## start Recorded data
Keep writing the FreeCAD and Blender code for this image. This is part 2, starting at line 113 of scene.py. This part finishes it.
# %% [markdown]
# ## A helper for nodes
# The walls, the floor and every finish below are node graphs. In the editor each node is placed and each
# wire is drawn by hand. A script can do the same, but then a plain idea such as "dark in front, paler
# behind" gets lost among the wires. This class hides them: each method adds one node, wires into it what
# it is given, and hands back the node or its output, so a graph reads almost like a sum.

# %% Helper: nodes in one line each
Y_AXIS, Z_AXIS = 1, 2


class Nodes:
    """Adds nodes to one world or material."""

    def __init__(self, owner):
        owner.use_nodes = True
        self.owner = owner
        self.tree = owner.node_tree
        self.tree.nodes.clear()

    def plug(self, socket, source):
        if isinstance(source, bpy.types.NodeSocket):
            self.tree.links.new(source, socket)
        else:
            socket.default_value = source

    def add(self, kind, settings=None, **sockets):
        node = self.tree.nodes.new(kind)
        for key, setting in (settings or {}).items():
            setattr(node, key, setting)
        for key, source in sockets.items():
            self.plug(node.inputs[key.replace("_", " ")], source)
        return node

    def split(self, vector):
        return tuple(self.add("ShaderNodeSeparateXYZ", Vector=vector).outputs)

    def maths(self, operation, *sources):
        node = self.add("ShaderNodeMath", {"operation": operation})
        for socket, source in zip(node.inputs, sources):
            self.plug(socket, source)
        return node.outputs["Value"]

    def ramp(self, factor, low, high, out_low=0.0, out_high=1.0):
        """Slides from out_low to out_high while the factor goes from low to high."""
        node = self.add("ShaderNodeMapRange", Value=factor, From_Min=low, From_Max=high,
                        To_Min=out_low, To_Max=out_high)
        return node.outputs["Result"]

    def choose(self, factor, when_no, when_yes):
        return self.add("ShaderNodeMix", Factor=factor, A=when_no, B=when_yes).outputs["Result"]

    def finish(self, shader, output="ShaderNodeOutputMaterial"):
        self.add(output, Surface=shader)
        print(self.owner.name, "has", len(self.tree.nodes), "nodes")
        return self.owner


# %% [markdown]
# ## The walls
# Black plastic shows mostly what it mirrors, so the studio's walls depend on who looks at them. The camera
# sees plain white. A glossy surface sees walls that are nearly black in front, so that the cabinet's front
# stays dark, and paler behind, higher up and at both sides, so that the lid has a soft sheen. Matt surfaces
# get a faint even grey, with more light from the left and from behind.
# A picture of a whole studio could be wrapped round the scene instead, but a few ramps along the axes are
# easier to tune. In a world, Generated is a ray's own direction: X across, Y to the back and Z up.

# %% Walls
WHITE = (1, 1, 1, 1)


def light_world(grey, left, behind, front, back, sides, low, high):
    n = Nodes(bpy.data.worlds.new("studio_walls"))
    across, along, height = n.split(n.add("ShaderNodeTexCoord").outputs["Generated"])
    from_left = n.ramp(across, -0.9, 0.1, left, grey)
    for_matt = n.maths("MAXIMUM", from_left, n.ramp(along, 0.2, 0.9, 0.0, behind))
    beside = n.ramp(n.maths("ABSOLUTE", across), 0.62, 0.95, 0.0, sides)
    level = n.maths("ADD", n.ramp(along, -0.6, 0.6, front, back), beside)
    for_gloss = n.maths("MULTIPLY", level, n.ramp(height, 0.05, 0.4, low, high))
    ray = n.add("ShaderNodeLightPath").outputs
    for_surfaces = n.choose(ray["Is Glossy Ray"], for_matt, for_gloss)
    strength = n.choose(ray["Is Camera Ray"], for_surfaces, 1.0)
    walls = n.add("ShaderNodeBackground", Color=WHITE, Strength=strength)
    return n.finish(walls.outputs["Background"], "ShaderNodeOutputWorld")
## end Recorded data
* **What you should do**: Retype the material in full. Each word must match.

* **Result of the task**:
Keep writing the FreeCAD and Blender code for this image. This is part 2, starting at line 113 of scene.py. This part finishes it.
# %% [markdown]
# ## A helper for nodes
# The walls, the floor and every finish below are node graphs. In the editor each node is placed and each
# wire is drawn by hand. A script can do the same, but then a plain idea such as "dark in front, paler
# behind" gets lost among the wires. This class hides them: each method adds one node, wires into it what
# it is given, and hands back the node or its output, so a graph reads almost like a sum.

# %% Helper: nodes in one line each
Y_AXIS, Z_AXIS = 1, 2


class Nodes:
    """Adds nodes to one world or material."""

    def __init__(self, owner):
        owner.use_nodes = True
        self.owner = owner
        self.tree = owner.node_tree
        self.tree.nodes.clear()

    def plug(self, socket, source):
        if isinstance(source, bpy.types.NodeSocket):
            self.tree.links.new(source, socket)
        else:
            socket.default_value = source

    def add(self, kind, settings=None, **sockets):
        node = self.tree.nodes.new(kind)
        for key, setting in (settings or {}).items():
            setattr(node, key, setting)
        for key, source in sockets.items():
            self.plug(node.inputs[key.replace("_", " ")], source)
        return node

    def split(self, vector):
        return tuple(self.add("ShaderNodeSeparateXYZ", Vector=vector).outputs)

    def maths(self, operation, *sources):
        node = self.add("ShaderNodeMath", {"operation": operation})
        for socket, source in zip(node.inputs, sources):
            self.plug(socket, source)
        return node.outputs["Value"]

    def ramp(self, factor, low, high, out_low=0.0, out_high=1.0):
        """Slides from out_low to out_high while the factor goes from low to high."""
        node = self.add("ShaderNodeMapRange", Value=factor, From_Min=low, From_Max=high,
                        To_Min=out_low, To_Max=out_high)
        return node.outputs["Result"]

    def choose(self, factor, when_no, when_yes):
        return self.add("ShaderNodeMix", Factor=factor, A=when_no, B=when_yes).outputs["Result"]

    def finish(self, shader, output="ShaderNodeOutputMaterial"):
        self.add(output, Surface=shader)
        print(self.owner.name, "has", len(self.tree.nodes), "nodes")
        return self.owner


# %% [markdown]
# ## The walls
# Black plastic shows mostly what it mirrors, so the studio's walls depend on who looks at them. The camera
# sees plain white. A glossy surface sees walls that are nearly black in front, so that the cabinet's front
# stays dark, and paler behind, higher up and at both sides, so that the lid has a soft sheen. Matt surfaces
# get a faint even grey, with more light from the left and from behind.
# A picture of a whole studio could be wrapped round the scene instead, but a few ramps along the axes are
# easier to tune. In a world, Generated is a ray's own direction: X across, Y to the back and Z up.

# %% Walls
WHITE = (1, 1, 1, 1)


def light_world(grey, left, behind, front, back, sides, low, high):
    n = Nodes(bpy.data.worlds.new("studio_walls"))
    across, along, height = n.split(n.add("ShaderNodeTexCoord").outputs["Generated"])
    from_left = n.ramp(across, -0.9, 0.1, left, grey)
    for_matt = n.maths("MAXIMUM", from_left, n.ramp(along, 0.2, 0.9, 0.0, behind))
    beside = n.ramp(n.maths("ABSOLUTE", across), 0.62, 0.95, 0.0, sides)
    level = n.maths("ADD", n.ramp(along, -0.6, 0.6, front, back), beside)
    for_gloss = n.maths("MULTIPLY", level, n.ramp(height, 0.05, 0.4, low, high))
    ray = n.add("ShaderNodeLightPath").outputs
    for_surfaces = n.choose(ray["Is Glossy Ray"], for_matt, for_gloss)
    strength = n.choose(ray["Is Camera Ray"], for_surfaces, 1.0)
    walls = n.add("ShaderNodeBackground", Color=WHITE, Strength=strength)
    return n.finish(walls.outputs["Background"], "ShaderNodeOutputWorld")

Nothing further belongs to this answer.